Ci sono altre teorie sulla perdita della ragione del “Caballero”, fra cui:
La possibile morte in un naufragio del 1919 della moglie e figlio provenienti dalla Spagna (ricordiamo che ha detto di non essersi mai sposato ed è arrivato a Cuba all’età di 14 anni). E la fidanzata Mercedita sarebbe morta in Spagna prima della sua partenza per Cuba.
Un altra versione similare (da cui il “nome”) è che la defunta nel naufragio sarebbe stata una giovane parigina con cui aveva instaurato un rapporto epistolare ed avevano deciso di stabilirsi all’Avana. Quando la promessa sposa non apparve all’ora fissata, egli diede il mazzo di fiori che le aveva portato alla prima donna che passò e da allora ogni giorno, alla stessa ora e allo stesso posto, appariva offrendo un mazzo di fiori alla prima dama che passasse.
Anche le origini del soprannome rimangono avvolte nelle leggende: una volta disse che lo aveva ricavato lui stesso da un romanzo francese, un’altra volta che la gente aveva cominciato a chiamarlo “Caballero” en “La Acera del Louvre”, il marciapiedi del parque Central, dove si trovano tre degli alberghi in cui aveva lavorato. Lui poi soleva dire che l’Avana era “ muy parisienne” e che era “Moschettiere, Corsaro e Cavaliere di Lagardiere” o che Parigi si ritrova molto all’Avana e che molti cubani sono diventati famosi a Parigi come Marta e Rosalía Abreu da Santa Clara.

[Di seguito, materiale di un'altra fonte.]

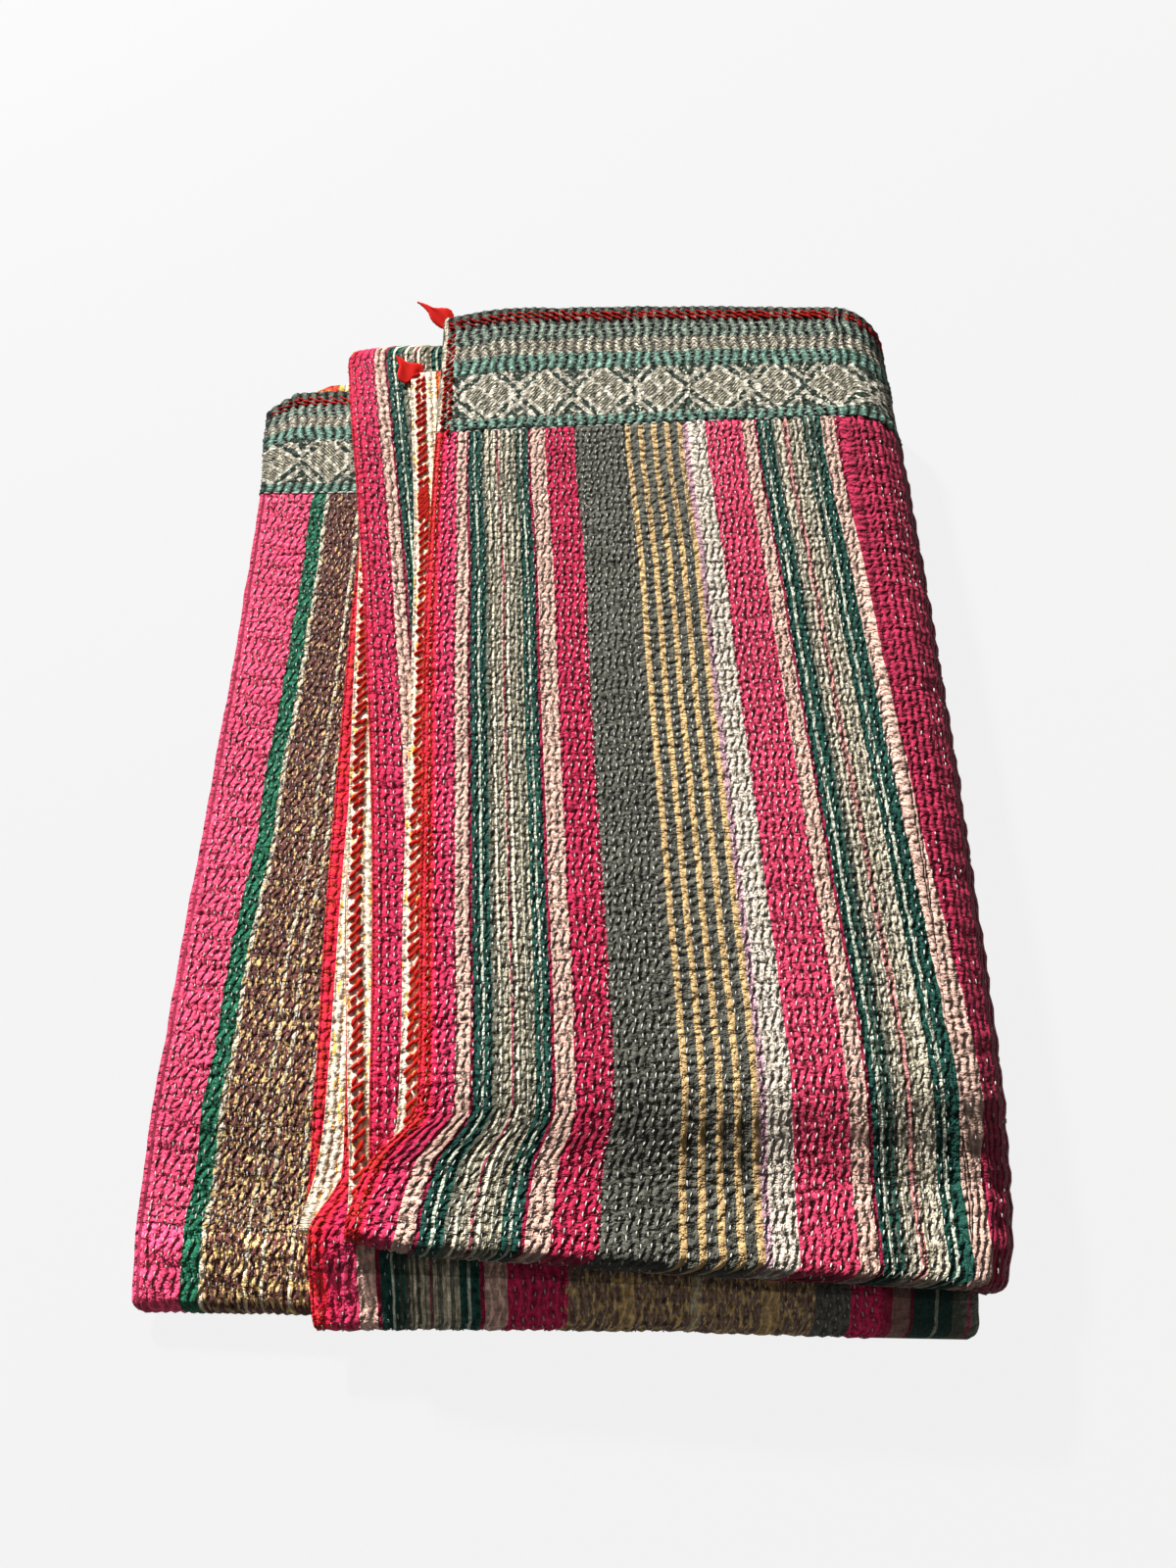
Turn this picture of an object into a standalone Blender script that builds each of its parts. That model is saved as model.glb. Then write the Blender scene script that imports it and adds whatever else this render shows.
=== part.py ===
"""A folded kantha quilt: one layered, running-stitched cloth, doubled across its
width, folded to and fro in four passes along its length and then doubled once
more, so that sixteen leaves lie in the stack.

The cloth is worked out as a sheet.  A place on it is given by where it lies
across the cloth (the turns of ACROSS) and by where it lies along it (a stretch
of LENGTHS and a share of that stretch).  The tables below hold sizes in
millimetres: x runs to the right, y away from the near edge, z up.
"""
import math

import bmesh
import bpy
import numpy as np

MM = 0.001

# The cloth
CLOTH = 1.8            # thickness of the quilted layers
LEAF_PITCH = 4.0       # leaf to leaf at the right-hand fold, where the stack is loose
OPEN_PITCH = 3.4       # leaf to leaf at the left, where the edges lie open
NEAR_PITCH = 3.0       # leaf to leaf at the near folds, which are pressed down
PRESSED_FROM = 116.0   # y where the stack starts to go down to the near folds
PRESSED_TO = 66.0      # y where it is fully down
PUFF = 2.4             # how far the top leaf stands up in its soft waves
FOLD_STRETCH = 1.3     # how far a fold's nose stands out, as a share of its radius
CORNER_STRETCH = 0.6   # how much further the left fold stands out where it is folded again
SETTLE = 36.0          # how far past a near fold the leaf over it takes to come down
EDGE_SETTLE = 90.0     # how far past an open edge the leaf over it takes to come down
FAR_LINE = 505.0       # y from which the far end slopes down
FAR_SETTLE = 75.0      # how far it takes to come down
FAR_DROP = 0.62        # how far down it comes at the left, as a share of the height
NEAR_SETTLE = 40.0     # how far past the outer near folds the rest takes to come down
NOSE_AIR = 0.35        # air left in the lowest near fold, past the fold inside it

# The stitched rows, as low ridges
ROW = 4.0              # row to row
RIDGE = 0.5            # height of the ridge between two rows

# The end borders
BORDER = 0.5           # thickness of a border strip
BORDER_BED = 1.0       # how deep its bed in the quilt is
BORDER_LOW = 0.2       # how far it lies below the face around it
SEAM_GAP = 0.4         # between a border's edge and the quilt's face

# Where the middle of the finished stack is, which becomes the origin
MIDDLE_X = -6.2
MIDDLE_Y = 308.0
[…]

Altri dicono che lavorò per un periodo nel ristorante “Paris” e un giorno che cominciò a dire di essere “Cavaliere” e “Re” i clienti parlavano di lui come “Caballero de Paris”. Altri dissero che era dovuto allo stile francese dei suoi abiti e altri ancora che il soprannome gli fu dato dai redattori del settimanale umoristico “Zig Zag”. Altra teoria era che il soprannome derivase da un film francese dell’epoca dove un ometto gentile e dalla professione (ufficiale) misteriosa era in realtà il boia della Rivoluzione Francese e questa sua professione era conosciuta con l’eufemismo di “Monsieur Paris”.
La vita del personaggio è comunque oggetto di studio da parte di intellettuali e storici ed è rimasto profondamente radicato nel cuore e nella testa degli avaneri. Nel dicembre del 1977 il “Caballero” fu ricoverato all’ospedale Psichiatrico dell’Avana, conosciuto come “Mazorra”, dove venne accudito e curato per i sintomi di un tipo di schizofrenia da cui era, realmente, affetto. Morì nel nosocomio l’11 luglio del 1985 e venne sepolto nel vicino cimitero di Santiago de Las Vegas da dove poi venne riesumato per desiderio del Dottor Eusebio Leal che fece trasferire i suoi resti nella sala della Basilica Minore del Convento di San Francesco di Assisi, dove riposano tutt’ora in un feretro visbile attraverso il pavimento di cristallo. All’esterno, sul marciapiedi antistante, della Calle Oficios, è stata posta una statua a grandezza naturale che è oggetto di curiosità per i turisti, ma anche di venerazione dagli avaneri che gli sfregano il pizzo o la mano sinistra alla ricerca di buona fortuna.